→ **Entries provided**
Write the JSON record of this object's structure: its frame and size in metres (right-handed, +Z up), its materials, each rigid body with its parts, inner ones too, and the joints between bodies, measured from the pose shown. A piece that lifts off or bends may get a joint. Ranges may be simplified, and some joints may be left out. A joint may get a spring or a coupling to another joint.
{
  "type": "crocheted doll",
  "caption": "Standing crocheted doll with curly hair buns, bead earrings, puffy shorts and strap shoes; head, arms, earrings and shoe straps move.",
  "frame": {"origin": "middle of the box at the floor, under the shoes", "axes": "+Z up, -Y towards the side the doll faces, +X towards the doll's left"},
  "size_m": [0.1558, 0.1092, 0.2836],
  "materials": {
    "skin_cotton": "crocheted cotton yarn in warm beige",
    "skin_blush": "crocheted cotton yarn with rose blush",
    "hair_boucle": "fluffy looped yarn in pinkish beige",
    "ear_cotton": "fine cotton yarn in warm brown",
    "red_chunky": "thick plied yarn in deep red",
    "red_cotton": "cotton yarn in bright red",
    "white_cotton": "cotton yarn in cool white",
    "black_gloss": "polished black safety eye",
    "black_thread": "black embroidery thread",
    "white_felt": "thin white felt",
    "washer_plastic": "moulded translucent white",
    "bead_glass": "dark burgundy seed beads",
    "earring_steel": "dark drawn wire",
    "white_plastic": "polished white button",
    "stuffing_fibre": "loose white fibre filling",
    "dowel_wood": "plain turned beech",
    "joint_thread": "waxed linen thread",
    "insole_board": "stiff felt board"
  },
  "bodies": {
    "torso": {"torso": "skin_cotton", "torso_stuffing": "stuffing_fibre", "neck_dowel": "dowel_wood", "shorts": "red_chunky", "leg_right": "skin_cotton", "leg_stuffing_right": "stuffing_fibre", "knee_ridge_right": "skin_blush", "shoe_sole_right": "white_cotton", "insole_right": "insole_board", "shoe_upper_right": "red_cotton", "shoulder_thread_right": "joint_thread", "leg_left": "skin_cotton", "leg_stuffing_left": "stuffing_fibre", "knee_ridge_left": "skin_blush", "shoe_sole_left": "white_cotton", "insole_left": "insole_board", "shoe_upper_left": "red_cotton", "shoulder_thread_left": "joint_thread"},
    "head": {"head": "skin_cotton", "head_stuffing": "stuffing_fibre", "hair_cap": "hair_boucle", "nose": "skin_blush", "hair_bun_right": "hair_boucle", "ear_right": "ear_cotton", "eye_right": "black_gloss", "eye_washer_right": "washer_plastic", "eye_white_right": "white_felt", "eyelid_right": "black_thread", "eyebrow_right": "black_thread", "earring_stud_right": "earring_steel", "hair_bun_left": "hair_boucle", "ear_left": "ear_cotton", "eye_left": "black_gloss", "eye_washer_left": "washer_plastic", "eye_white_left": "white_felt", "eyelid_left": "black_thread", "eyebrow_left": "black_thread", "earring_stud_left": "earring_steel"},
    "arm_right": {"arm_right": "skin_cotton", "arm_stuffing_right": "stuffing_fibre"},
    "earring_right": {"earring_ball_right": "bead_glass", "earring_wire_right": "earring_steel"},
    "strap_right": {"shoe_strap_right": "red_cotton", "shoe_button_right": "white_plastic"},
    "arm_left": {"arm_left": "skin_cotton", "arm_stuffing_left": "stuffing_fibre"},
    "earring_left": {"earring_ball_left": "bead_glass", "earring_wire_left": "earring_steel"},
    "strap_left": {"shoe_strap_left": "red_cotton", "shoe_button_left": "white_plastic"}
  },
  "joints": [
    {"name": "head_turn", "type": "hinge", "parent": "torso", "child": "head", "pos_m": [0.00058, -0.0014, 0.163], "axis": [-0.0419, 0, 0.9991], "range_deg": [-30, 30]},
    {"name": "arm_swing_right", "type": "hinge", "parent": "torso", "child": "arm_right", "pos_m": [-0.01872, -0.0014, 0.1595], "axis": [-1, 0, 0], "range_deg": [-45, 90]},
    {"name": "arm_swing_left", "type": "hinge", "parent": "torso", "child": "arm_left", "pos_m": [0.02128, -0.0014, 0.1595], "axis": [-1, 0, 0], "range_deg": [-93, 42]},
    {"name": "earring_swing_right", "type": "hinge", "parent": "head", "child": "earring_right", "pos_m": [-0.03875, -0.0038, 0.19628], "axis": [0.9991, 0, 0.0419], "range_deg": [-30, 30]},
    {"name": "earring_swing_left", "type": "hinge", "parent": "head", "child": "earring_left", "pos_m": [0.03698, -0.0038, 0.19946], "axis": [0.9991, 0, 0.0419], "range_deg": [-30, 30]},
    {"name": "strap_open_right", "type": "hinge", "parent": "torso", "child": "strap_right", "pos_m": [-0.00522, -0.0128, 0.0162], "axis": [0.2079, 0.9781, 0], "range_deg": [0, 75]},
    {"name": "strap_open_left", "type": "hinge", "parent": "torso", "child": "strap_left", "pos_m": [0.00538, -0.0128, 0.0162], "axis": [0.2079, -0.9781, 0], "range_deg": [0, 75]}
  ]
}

==

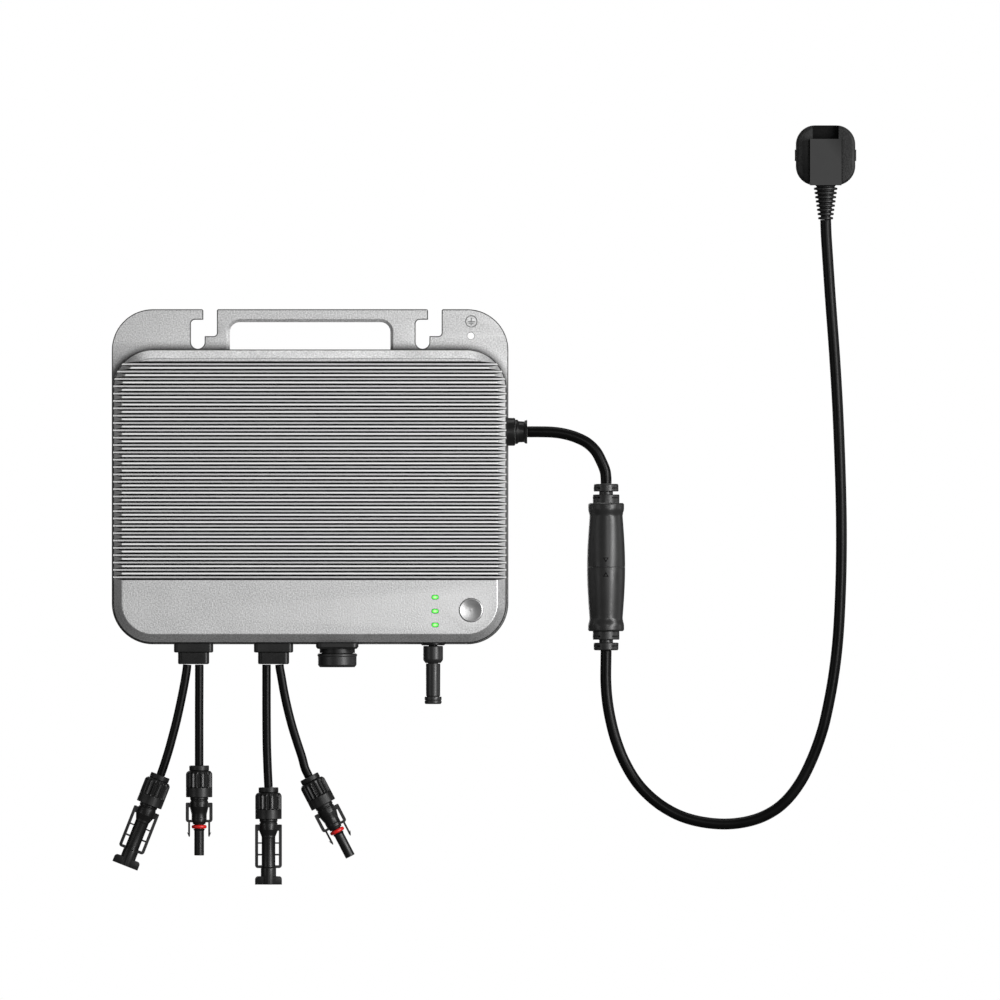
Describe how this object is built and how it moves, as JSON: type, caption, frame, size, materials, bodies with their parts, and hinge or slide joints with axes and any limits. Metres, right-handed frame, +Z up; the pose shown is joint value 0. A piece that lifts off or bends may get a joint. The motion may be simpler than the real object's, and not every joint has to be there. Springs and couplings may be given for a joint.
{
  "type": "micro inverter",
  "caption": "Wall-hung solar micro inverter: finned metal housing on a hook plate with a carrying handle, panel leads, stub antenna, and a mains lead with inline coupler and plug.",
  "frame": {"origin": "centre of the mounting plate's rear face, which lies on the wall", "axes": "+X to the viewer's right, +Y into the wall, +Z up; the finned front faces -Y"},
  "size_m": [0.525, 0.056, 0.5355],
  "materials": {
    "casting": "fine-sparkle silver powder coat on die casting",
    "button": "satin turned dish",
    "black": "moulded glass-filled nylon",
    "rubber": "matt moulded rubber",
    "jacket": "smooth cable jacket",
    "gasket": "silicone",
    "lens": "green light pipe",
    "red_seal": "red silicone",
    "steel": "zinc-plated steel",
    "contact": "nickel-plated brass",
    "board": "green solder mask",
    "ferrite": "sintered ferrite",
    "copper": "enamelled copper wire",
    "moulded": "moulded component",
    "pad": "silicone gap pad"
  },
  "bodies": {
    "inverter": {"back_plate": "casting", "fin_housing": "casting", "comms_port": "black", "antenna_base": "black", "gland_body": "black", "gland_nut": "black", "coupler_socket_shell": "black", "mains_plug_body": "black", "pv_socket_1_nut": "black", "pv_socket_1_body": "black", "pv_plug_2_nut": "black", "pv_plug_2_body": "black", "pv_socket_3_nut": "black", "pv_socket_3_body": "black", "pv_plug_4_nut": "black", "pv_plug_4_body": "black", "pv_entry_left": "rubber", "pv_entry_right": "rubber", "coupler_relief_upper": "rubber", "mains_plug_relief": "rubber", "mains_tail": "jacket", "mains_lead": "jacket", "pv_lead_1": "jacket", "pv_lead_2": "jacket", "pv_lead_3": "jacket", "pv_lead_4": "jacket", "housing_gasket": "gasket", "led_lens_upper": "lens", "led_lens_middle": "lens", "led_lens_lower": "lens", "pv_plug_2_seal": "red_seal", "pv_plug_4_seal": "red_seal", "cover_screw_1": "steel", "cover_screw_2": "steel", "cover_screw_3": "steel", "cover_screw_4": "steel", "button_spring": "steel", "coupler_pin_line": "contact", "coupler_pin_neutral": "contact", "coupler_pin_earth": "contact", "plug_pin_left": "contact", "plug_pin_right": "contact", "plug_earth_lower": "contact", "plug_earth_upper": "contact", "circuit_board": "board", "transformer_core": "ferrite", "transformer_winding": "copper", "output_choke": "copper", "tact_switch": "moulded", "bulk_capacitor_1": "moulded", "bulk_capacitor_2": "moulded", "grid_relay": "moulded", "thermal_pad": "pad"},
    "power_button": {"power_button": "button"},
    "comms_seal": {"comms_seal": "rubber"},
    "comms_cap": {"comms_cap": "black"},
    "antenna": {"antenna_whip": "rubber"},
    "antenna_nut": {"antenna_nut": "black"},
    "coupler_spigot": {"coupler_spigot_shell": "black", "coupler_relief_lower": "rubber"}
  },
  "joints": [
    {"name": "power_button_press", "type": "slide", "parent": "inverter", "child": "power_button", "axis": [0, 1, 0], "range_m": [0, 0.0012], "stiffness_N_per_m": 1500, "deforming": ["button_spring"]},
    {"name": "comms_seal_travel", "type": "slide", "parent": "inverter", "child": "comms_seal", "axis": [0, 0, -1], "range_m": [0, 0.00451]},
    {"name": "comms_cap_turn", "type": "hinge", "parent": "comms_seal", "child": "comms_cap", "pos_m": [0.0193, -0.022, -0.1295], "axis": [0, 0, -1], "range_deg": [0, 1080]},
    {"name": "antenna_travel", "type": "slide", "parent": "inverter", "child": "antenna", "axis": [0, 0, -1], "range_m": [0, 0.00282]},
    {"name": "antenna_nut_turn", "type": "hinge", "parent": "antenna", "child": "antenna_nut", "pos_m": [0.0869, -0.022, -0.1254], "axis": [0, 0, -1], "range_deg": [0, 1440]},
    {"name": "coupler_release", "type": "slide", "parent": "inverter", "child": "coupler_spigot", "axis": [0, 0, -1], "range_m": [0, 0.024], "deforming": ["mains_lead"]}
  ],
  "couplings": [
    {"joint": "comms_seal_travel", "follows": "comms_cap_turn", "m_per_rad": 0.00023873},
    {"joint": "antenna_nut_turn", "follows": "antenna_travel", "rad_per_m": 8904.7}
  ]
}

==

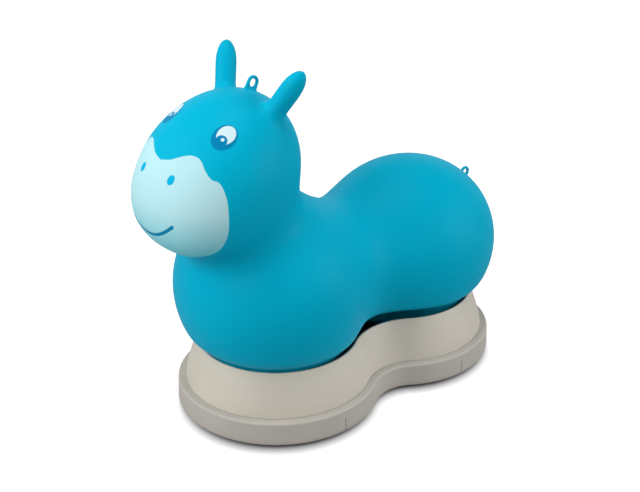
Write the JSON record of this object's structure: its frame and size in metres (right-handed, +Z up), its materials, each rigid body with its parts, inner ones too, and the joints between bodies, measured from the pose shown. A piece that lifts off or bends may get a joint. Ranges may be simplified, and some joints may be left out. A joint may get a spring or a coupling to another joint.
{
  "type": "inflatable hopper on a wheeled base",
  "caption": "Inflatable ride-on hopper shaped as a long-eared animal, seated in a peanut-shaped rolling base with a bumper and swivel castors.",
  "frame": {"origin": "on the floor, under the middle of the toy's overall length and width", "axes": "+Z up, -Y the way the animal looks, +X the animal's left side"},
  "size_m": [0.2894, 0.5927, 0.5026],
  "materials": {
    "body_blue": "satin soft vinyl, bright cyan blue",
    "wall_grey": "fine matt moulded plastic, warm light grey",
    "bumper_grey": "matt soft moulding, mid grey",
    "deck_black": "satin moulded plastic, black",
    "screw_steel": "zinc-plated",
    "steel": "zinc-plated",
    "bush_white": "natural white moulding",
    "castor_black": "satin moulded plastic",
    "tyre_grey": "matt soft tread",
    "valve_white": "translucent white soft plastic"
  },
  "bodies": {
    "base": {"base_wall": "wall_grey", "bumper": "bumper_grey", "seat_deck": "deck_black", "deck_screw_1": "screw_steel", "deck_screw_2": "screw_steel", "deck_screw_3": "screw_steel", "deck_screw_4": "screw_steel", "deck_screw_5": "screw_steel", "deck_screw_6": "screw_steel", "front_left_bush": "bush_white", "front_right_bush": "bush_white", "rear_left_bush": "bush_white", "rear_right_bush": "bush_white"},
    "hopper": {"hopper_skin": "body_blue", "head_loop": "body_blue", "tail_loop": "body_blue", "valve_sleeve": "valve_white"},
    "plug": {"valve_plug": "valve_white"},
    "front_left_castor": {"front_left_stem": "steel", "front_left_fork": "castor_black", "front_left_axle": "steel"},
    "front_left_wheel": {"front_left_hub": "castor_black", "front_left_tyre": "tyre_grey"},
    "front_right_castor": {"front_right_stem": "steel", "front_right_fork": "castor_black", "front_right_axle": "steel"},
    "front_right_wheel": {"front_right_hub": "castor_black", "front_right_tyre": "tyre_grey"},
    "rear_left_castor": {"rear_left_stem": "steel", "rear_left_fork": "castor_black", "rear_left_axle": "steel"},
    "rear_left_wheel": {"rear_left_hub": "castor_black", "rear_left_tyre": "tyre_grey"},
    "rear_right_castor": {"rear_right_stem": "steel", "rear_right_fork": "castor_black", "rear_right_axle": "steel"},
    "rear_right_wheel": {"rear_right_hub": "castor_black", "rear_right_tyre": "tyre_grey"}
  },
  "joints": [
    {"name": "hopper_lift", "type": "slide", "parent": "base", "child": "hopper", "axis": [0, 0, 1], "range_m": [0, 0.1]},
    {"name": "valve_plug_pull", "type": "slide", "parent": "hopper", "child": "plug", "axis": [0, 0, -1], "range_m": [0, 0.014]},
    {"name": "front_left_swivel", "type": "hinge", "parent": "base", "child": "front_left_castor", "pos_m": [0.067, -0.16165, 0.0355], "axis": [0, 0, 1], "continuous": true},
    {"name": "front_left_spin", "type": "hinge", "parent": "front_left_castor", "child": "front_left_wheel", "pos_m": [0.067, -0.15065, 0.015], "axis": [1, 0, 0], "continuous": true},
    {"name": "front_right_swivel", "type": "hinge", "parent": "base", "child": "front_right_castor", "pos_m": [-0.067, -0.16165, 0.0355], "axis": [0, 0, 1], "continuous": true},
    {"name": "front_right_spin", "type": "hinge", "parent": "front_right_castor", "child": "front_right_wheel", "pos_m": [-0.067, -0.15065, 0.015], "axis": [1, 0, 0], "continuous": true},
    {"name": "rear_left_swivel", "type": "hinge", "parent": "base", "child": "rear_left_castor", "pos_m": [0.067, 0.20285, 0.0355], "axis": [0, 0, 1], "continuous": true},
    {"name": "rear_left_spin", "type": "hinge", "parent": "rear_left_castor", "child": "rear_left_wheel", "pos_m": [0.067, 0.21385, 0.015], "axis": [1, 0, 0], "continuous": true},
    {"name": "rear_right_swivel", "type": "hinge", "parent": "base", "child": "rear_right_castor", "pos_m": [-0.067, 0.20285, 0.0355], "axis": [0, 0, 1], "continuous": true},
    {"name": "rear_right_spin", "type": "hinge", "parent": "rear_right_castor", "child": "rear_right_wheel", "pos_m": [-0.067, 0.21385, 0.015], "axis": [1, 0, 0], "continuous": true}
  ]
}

→ **Aim**
Filter the data for the string "caption" and copy every line that has it.

→ **Task answer**
  "caption": "Standing crocheted doll with curly hair buns, bead earrings, puffy shorts and strap shoes; head, arms, earrings and shoe straps move.",
Describe how this object is built and how it moves, as JSON: type, caption, frame, size, materials, bodies with their parts, and hinge or slide joints with axes and any limits. Metres, right-handed frame, +Z up; the pose shown is joint value 0. A piece that lifts off or bends may get a joint. The motion may be simpler than the real object's, and not every joint has to be there. Springs and couplings may be given for a joint.
  "caption": "Wall-hung solar micro inverter: finned metal housing on a hook plate with a carrying handle, panel leads, stub antenna, and a mains lead with inline coupler and plug.",
  "caption": "Inflatable ride-on hopper shaped as a long-eared animal, seated in a peanut-shaped rolling base with a bumper and swivel castors.",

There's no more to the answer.